While Suozzi also has touted the
support of powerful unions like the Hotel and Gaming Trades Council — which
spent at least $10,000 on canvassing in the final days of early voting — Pilip has won the backing of most area law enforcement groups.
Twelve police unions have joined forces to
endorse Pilip over Suozzi, though the New York City Police Benevolent Association is not endorsing anyone in the race.
Pilip’s spokesperson did not respond to POLITICO’s request for comment for this article. In an
interview with Fox News on Sunday, Pilip called Suozzi an “extremist” who “is trying to run away from his record.”
“He wants to create these feelings of me and Santos in the same place,” Pilip said. “Come on, let’s focus on the real issues.”
Beyond affecting the majority in the House, the fate of the race will be an important bellwether for New York politics, where suburbs have
bucked a national trend and turned increasingly red.

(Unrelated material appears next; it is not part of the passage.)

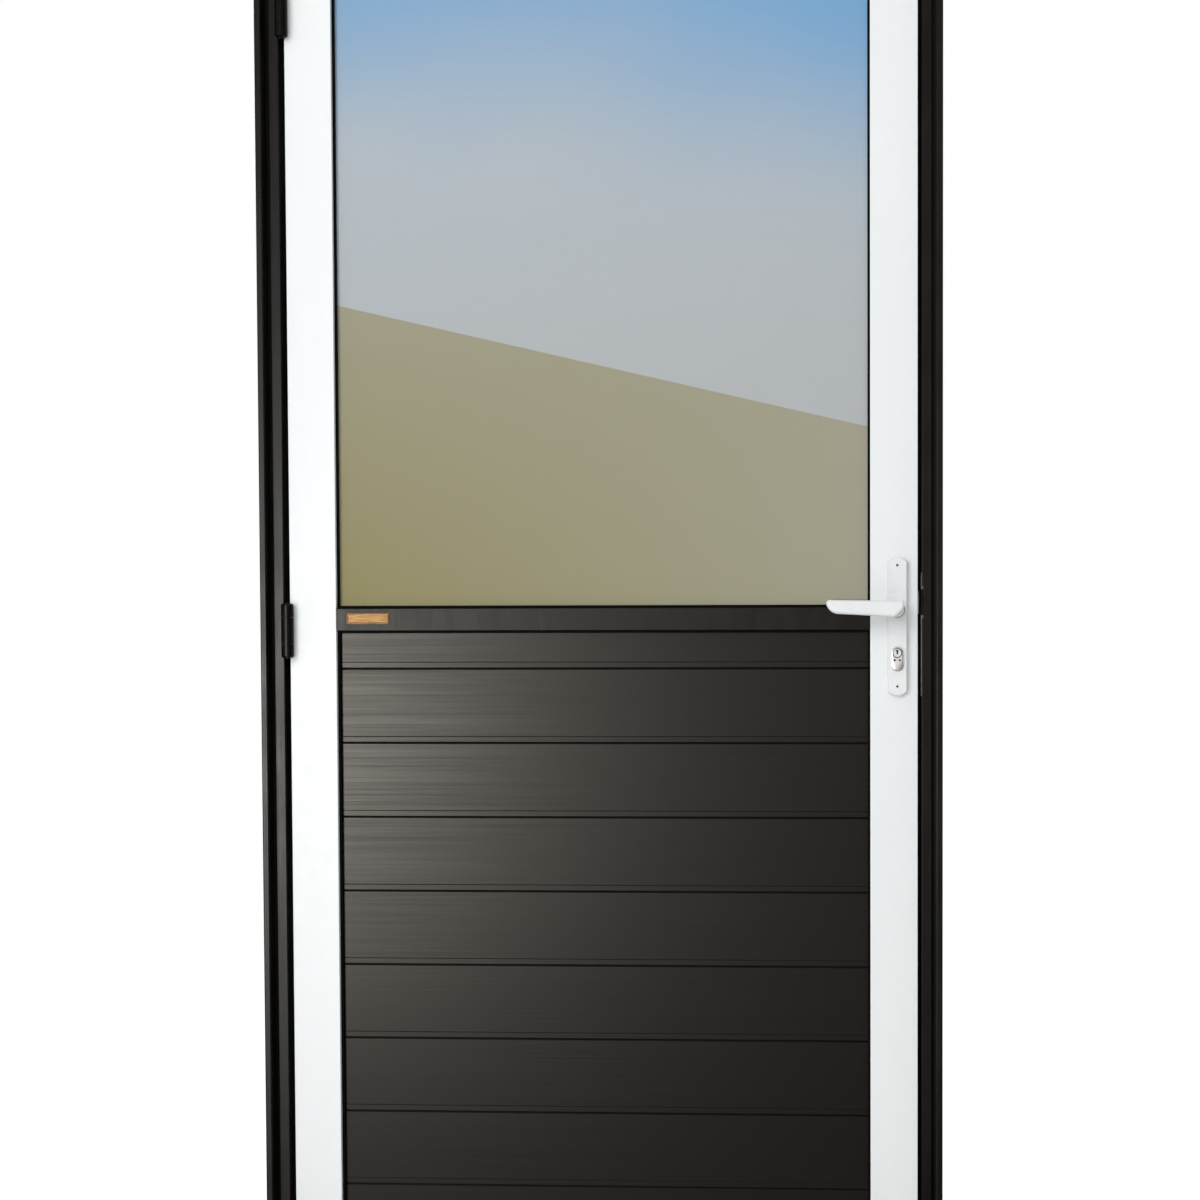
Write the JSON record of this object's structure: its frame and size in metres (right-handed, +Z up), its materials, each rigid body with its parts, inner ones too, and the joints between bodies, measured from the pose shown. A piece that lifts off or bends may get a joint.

Republicans have a three-year winning streak in the Long Island suburbs east of New York City, and issues like public safety and property taxes are top of mind for the district’s voters. Accordingly, the two candidates have been battling to own themselves as the centrist in the race while casting their opponent as an extremist.
While Pilip claims Suozzi is effectively part of the far-left “squad” in congress, she carefully, and sometimes
confusingly, toes the line on issues like abortion and gun control.
Meanwhile, pro-Suozzi groups are eager to
paint Pilip as “MAGA Mazi” and link her with the party’s right-wing leadership, all while
boasting the former congressman’s centrist views, like his support for the House GOP’s
standalone bill for Israel aid.
If Suozzi wins, “it’d be a big morale boost for the Democrats in New York State,” state Democratic chair Jay Jacobs told POLITICO.
“I think (winning) sets the tone and gives us momentum moving into November,” he said. “It also demonstrates, I think, what a winning argument looks like in the suburbs and upstate.”